Não conhecia o trabalho da cia Vagalum Tum Tum até que, na semana passada, fui assistir ao espetáculo “Othelito”, no Teatro Folha, com minha filha de quatro anos e um amigo de oito. Difícil saber qual de nós três se divertiu mais, tornando evidente a competência do trabalho em palco. Entreter adultos e crianças em idades tão diferentes para mim é coisa de gênio.
Ao fim da peça, os atores anunciaram que a companhia estrearia, no fim de semana seguinte, sua quarta adaptação de Shakespeare para crianças, “Bruxas da Escócia”, baseada no texto de Macbeth – antes, além de “Othelito”, encenaram Rei Lear em “O Bobo do Rei” e Hamlet em “O Príncipe da Dinamarca”.
Interessada em saber mais sobre esse trabalho, conversei com o Angelo Brandini, diretor e adaptador da companhia e que também é um dos coordenadores artísticos do Doutores da Alegria, que explicou sua fidelidade ao autor inglês e seus desafios para adaptar textos tão dramáticos para crianças. Veja a seguir alguns trechos da conversa:
Como surgiu a ideia de adaptar Shakespeare para crianças?
Veio da minha paixão pelo autor. Tive formação na Escola de Arte Dramática da USP e estudei muitos textos dele. E ele já fez de tudo, acho que tudo o que a gente faz hoje é uma derivação do trabalho dele e do Molière. Eu também queria contar essas historias para crianças porque eu estudava e contava para os meus filhos, fazendo, claro, algumas adaptações.
Na primeira adaptação levada aos palcos você sentiu alguma resistência?
Quando eu falava para as pessoas que ia fazer as adaptações elas logo pensavam em Romeu e Julieta. E eu dizia “não, vou fazer as tragédias”. Falavam que eu estava louco. E eu fiquei com medo, tanto que escrevi “Othelito” nos anos 90, mas deixei na gaveta até ter coragem de botar em cena em 2007.
Quais cuidados vocês têm na hora de montar a versão infantil tanto na questão de manter a história original como de não chocar as crianças com alguns trechos?
A essência esta sempre lá, faço questão de contar a história original, nem que seja de uma forma simbólica. As mortes que existem nas tragédias, por exemplo, são mostradas como uma transformação. O personagem não precisa ser apunhalado, pode ser catapultado e essa cena, inclusive, ficar muito divertida. O objetivo é fazer uma tradução da peça que todos entendam. Em “O Principe da Dinamarca” até mesmo vários adultos vieram falar comigo que finalmente tinham entendido o monólogo do “ser ou não ser”.
“Bruxas da Escócia” tem algum elemento novo que a difere das anteriores?
Teve uma mudança, não de linguagem, mas uma evolução, claro . “Othelito” ainda tem muito texto, para uma criança pequena pode ter dificuldades de compreender alguns trechos.
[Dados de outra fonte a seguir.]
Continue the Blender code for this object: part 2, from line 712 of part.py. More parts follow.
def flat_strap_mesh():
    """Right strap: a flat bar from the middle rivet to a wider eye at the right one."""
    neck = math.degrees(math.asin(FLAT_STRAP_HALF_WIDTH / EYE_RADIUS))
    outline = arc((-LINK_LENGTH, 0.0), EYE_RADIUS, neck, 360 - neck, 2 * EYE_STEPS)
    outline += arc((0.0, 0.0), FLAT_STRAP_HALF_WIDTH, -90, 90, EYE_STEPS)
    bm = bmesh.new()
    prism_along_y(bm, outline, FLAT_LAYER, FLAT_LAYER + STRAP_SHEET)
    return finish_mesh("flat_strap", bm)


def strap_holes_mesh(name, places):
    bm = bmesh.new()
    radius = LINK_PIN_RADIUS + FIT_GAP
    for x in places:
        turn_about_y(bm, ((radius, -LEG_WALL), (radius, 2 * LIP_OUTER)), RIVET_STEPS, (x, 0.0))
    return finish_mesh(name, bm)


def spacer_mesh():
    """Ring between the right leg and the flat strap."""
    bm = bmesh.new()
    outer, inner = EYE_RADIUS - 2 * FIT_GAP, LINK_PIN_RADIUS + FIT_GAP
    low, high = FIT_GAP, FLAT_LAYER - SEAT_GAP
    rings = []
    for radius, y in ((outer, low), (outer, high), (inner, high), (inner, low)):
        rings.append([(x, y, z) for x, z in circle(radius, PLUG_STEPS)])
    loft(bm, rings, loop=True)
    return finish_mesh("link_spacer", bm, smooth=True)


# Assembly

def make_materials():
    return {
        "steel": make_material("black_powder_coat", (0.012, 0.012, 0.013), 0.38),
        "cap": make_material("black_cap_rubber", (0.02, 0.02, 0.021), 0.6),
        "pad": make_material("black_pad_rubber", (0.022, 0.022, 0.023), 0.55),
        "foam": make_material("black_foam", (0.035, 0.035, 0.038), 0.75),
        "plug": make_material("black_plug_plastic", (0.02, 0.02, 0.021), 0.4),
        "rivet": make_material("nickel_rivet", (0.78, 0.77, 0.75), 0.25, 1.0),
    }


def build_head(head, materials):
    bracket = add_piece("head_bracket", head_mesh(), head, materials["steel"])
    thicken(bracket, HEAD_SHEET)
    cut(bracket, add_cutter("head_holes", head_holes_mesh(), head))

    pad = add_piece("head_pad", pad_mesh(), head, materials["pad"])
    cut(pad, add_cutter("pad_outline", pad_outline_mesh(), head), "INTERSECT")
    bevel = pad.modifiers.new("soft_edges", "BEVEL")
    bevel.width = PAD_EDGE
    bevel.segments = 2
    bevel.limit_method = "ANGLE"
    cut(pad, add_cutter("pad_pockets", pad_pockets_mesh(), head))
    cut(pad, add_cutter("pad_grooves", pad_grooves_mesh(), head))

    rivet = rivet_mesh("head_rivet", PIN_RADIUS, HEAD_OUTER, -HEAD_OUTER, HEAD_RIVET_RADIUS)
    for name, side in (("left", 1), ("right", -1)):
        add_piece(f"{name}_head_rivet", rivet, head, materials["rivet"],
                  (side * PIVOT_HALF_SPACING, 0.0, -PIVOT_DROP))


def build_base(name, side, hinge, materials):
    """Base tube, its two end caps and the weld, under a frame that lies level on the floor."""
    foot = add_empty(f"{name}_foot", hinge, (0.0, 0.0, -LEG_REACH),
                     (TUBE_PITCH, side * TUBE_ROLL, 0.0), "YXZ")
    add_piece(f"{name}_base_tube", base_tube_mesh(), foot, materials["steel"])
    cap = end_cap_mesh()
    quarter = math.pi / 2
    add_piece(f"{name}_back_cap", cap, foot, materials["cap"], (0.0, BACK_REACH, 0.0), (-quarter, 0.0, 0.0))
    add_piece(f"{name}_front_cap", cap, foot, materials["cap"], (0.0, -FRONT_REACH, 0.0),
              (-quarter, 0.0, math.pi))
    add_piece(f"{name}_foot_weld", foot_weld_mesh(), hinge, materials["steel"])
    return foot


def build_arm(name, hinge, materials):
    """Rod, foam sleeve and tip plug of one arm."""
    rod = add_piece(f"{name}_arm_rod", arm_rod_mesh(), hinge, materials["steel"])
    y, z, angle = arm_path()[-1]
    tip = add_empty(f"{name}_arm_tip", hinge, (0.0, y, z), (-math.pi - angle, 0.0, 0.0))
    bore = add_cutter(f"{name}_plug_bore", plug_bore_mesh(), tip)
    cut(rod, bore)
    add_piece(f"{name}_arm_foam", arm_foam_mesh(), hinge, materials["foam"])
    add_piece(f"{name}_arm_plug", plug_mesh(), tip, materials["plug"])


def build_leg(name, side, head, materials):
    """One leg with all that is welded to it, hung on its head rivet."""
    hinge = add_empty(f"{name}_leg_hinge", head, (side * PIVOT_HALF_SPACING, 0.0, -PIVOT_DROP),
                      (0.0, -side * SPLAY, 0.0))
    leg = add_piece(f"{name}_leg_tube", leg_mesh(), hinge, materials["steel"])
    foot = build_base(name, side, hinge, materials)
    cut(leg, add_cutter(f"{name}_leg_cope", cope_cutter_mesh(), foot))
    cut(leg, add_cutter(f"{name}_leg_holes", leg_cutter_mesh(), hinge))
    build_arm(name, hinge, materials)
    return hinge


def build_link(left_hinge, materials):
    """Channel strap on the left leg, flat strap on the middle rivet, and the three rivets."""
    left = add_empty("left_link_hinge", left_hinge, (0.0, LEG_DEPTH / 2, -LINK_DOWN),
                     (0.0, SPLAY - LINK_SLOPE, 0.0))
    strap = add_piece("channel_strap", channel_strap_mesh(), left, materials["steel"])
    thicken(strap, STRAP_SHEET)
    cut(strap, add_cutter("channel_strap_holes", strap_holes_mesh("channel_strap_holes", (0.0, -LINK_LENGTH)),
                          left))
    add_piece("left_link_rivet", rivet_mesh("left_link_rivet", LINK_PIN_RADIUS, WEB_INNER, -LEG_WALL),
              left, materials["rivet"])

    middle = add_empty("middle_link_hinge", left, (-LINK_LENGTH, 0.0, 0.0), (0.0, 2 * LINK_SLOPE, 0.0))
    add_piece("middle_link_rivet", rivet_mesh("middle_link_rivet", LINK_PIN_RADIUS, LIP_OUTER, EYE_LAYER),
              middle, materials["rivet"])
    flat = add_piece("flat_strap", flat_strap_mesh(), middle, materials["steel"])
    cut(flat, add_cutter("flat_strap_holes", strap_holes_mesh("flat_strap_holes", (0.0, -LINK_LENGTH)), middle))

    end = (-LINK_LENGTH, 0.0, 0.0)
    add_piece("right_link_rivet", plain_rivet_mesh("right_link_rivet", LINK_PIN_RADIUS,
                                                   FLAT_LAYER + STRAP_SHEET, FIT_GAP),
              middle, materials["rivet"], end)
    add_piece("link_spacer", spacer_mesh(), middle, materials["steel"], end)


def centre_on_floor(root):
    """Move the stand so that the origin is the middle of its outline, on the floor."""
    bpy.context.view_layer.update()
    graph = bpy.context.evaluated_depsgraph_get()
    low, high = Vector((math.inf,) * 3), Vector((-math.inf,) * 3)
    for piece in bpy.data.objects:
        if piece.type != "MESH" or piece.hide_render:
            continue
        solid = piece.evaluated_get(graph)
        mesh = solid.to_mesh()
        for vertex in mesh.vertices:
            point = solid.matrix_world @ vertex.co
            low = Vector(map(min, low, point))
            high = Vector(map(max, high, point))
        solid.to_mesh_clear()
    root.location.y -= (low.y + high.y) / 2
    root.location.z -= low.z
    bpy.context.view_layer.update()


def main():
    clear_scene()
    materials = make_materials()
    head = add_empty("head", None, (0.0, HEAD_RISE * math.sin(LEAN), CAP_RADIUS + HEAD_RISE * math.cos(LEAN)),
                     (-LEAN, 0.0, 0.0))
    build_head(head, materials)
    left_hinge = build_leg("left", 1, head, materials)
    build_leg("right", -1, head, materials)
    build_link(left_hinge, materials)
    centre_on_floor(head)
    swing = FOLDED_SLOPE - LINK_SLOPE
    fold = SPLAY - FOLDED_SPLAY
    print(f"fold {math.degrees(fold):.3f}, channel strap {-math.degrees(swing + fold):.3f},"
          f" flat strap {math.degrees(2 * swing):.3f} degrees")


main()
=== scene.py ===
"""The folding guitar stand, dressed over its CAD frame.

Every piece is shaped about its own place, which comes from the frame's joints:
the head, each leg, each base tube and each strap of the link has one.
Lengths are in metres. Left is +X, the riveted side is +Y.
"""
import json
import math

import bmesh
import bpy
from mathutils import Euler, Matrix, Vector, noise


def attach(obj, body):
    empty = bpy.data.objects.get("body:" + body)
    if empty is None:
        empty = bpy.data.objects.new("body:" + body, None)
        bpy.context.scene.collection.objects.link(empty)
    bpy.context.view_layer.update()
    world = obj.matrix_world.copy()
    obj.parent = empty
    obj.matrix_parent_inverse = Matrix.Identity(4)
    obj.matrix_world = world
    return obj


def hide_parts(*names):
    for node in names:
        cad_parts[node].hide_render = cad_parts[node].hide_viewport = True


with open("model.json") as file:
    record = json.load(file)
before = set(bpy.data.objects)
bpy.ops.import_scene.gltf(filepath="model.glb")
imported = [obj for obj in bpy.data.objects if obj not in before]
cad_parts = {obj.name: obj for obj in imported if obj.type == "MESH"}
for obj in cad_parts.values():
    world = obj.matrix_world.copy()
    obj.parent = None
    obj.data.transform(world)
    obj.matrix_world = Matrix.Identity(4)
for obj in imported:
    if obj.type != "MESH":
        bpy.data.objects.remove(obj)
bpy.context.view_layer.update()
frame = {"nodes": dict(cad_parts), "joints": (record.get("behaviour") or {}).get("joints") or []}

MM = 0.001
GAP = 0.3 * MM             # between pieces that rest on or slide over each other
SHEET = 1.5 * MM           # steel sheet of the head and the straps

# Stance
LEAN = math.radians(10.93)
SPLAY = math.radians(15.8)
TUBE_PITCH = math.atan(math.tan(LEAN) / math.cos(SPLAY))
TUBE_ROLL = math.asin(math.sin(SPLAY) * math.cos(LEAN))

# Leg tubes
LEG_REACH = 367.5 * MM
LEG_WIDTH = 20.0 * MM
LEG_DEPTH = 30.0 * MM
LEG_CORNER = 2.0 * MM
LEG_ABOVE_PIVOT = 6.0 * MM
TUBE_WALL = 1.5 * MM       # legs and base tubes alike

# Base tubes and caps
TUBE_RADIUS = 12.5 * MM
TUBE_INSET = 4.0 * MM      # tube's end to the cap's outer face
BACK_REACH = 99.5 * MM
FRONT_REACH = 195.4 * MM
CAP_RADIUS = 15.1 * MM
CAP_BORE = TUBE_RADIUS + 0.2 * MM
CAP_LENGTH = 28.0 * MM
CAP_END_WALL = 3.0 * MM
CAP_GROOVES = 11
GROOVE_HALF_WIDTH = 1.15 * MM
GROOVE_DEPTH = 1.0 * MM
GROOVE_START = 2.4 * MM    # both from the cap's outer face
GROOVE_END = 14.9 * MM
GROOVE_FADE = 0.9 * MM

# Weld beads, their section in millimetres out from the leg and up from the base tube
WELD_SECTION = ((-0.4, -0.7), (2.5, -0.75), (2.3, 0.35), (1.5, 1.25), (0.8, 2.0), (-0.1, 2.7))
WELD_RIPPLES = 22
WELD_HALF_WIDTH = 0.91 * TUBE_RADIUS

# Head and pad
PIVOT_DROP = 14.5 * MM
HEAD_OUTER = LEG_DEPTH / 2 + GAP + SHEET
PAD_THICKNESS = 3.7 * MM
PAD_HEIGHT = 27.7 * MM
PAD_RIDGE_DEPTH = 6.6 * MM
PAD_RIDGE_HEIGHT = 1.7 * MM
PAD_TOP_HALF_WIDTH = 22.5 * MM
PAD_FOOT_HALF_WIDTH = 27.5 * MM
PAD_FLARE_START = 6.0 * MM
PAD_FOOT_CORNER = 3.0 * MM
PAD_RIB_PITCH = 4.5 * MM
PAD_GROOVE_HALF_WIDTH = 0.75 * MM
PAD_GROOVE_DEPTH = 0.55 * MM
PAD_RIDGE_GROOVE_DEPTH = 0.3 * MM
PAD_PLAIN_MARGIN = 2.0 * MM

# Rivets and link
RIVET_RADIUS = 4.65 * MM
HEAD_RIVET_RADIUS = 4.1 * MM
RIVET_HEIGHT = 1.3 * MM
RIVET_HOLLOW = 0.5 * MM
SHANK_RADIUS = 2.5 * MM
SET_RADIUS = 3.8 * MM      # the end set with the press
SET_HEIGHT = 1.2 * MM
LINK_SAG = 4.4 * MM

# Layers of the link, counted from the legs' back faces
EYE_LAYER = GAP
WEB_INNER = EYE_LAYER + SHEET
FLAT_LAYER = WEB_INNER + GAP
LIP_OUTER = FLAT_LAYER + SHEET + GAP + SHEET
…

Passei a introduzir mais o jogo do palhaço, que tem uma comunicação muito rápida com as crianças.
Qual a fórmula para agradar a idades tão diferentes?
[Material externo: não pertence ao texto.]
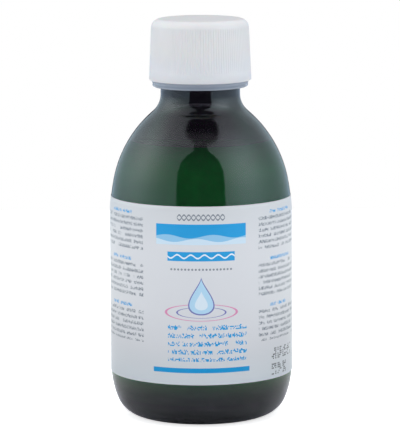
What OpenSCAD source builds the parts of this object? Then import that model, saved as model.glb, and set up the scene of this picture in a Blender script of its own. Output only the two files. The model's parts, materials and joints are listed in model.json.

Fazer um teatro para todos sempre foi meu sonho. Eu lembro que quando levava meus filhos ao teatro infantil era uma chatice. Às vezes eles até curtiam, mas pra mim era um porre. Eu sempre olhava para o lado e via ao menos dois adultos para cada criança e ficava pensando que aquelas pessoas também deveriam se divertir. Para chegar lá eu uso a linguagem do palhaço, mirando nas crianças e na criança que existe dentro de cada adulto.
Você acha que de maneira geral as peças desenvolvidas para crianças subestimam esse publico?
Teve uma evolução enorme no teatro infantil nos últimos dez anos em São Paulo. Mas ainda tem aquela coisa de “tudo bem, é pra criança”. “Tudo bem” fazer cenário de EVA, “tudo bem” fazer playback. E eu trabalho exatamente no sentido contrário: quero fazer teatro paras crianças com o mesmo rigor do teatro adulto, acho que elas merecem ver peças de qualidade. Estamos formando uma plateia, um gosto por uma arte. Mas ainda há muito trabalho a ser feito nesse sentido.